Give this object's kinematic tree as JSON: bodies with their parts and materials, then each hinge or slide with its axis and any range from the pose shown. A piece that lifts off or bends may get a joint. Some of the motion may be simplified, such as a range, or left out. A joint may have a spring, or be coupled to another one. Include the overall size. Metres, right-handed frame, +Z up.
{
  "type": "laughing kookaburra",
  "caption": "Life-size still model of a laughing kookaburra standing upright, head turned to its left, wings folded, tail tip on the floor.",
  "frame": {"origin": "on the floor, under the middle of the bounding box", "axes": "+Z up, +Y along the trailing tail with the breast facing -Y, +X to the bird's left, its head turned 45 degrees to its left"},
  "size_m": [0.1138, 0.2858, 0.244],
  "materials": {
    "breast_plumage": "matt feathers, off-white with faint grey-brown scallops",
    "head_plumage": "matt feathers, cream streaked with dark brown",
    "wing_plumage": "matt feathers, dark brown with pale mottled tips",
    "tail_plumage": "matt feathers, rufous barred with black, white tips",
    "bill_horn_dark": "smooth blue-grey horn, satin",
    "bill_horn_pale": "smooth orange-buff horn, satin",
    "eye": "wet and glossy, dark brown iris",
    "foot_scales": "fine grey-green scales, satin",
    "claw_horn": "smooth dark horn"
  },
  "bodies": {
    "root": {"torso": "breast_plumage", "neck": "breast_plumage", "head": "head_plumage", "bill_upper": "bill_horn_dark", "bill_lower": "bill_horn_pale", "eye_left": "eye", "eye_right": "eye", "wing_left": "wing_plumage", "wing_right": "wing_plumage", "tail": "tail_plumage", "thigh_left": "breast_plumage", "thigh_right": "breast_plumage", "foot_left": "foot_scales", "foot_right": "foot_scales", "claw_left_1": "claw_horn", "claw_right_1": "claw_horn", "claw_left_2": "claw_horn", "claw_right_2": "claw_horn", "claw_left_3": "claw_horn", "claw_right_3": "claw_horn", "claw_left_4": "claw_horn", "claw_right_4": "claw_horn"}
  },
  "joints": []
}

*-*-*

• Stated goal:
Type the whole listing again, unaltered.

• Finished answer:
Give this object's kinematic tree as JSON: bodies with their parts and materials, then each hinge or slide with its axis and any range from the pose shown. A piece that lifts off or bends may get a joint. Some of the motion may be simplified, such as a range, or left out. A joint may have a spring, or be coupled to another one. Include the overall size. Metres, right-handed frame, +Z up.
{
  "type": "laughing kookaburra",
  "caption": "Life-size still model of a laughing kookaburra standing upright, head turned to its left, wings folded, tail tip on the floor.",
  "frame": {"origin": "on the floor, under the middle of the bounding box", "axes": "+Z up, +Y along the trailing tail with the breast facing -Y, +X to the bird's left, its head turned 45 degrees to its left"},
  "size_m": [0.1138, 0.2858, 0.244],
  "materials": {
    "breast_plumage": "matt feathers, off-white with faint grey-brown scallops",
    "head_plumage": "matt feathers, cream streaked with dark brown",
    "wing_plumage": "matt feathers, dark brown with pale mottled tips",
    "tail_plumage": "matt feathers, rufous barred with black, white tips",
    "bill_horn_dark": "smooth blue-grey horn, satin",
    "bill_horn_pale": "smooth orange-buff horn, satin",
    "eye": "wet and glossy, dark brown iris",
    "foot_scales": "fine grey-green scales, satin",
    "claw_horn": "smooth dark horn"
  },
  "bodies": {
    "root": {"torso": "breast_plumage", "neck": "breast_plumage", "head": "head_plumage", "bill_upper": "bill_horn_dark", "bill_lower": "bill_horn_pale", "eye_left": "eye", "eye_right": "eye", "wing_left": "wing_plumage", "wing_right": "wing_plumage", "tail": "tail_plumage", "thigh_left": "breast_plumage", "thigh_right": "breast_plumage", "foot_left": "foot_scales", "foot_right": "foot_scales", "claw_left_1": "claw_horn", "claw_right_1": "claw_horn", "claw_left_2": "claw_horn", "claw_right_2": "claw_horn", "claw_left_3": "claw_horn", "claw_right_3": "claw_horn", "claw_left_4": "claw_horn", "claw_right_4": "claw_horn"}
  },
  "joints": []
}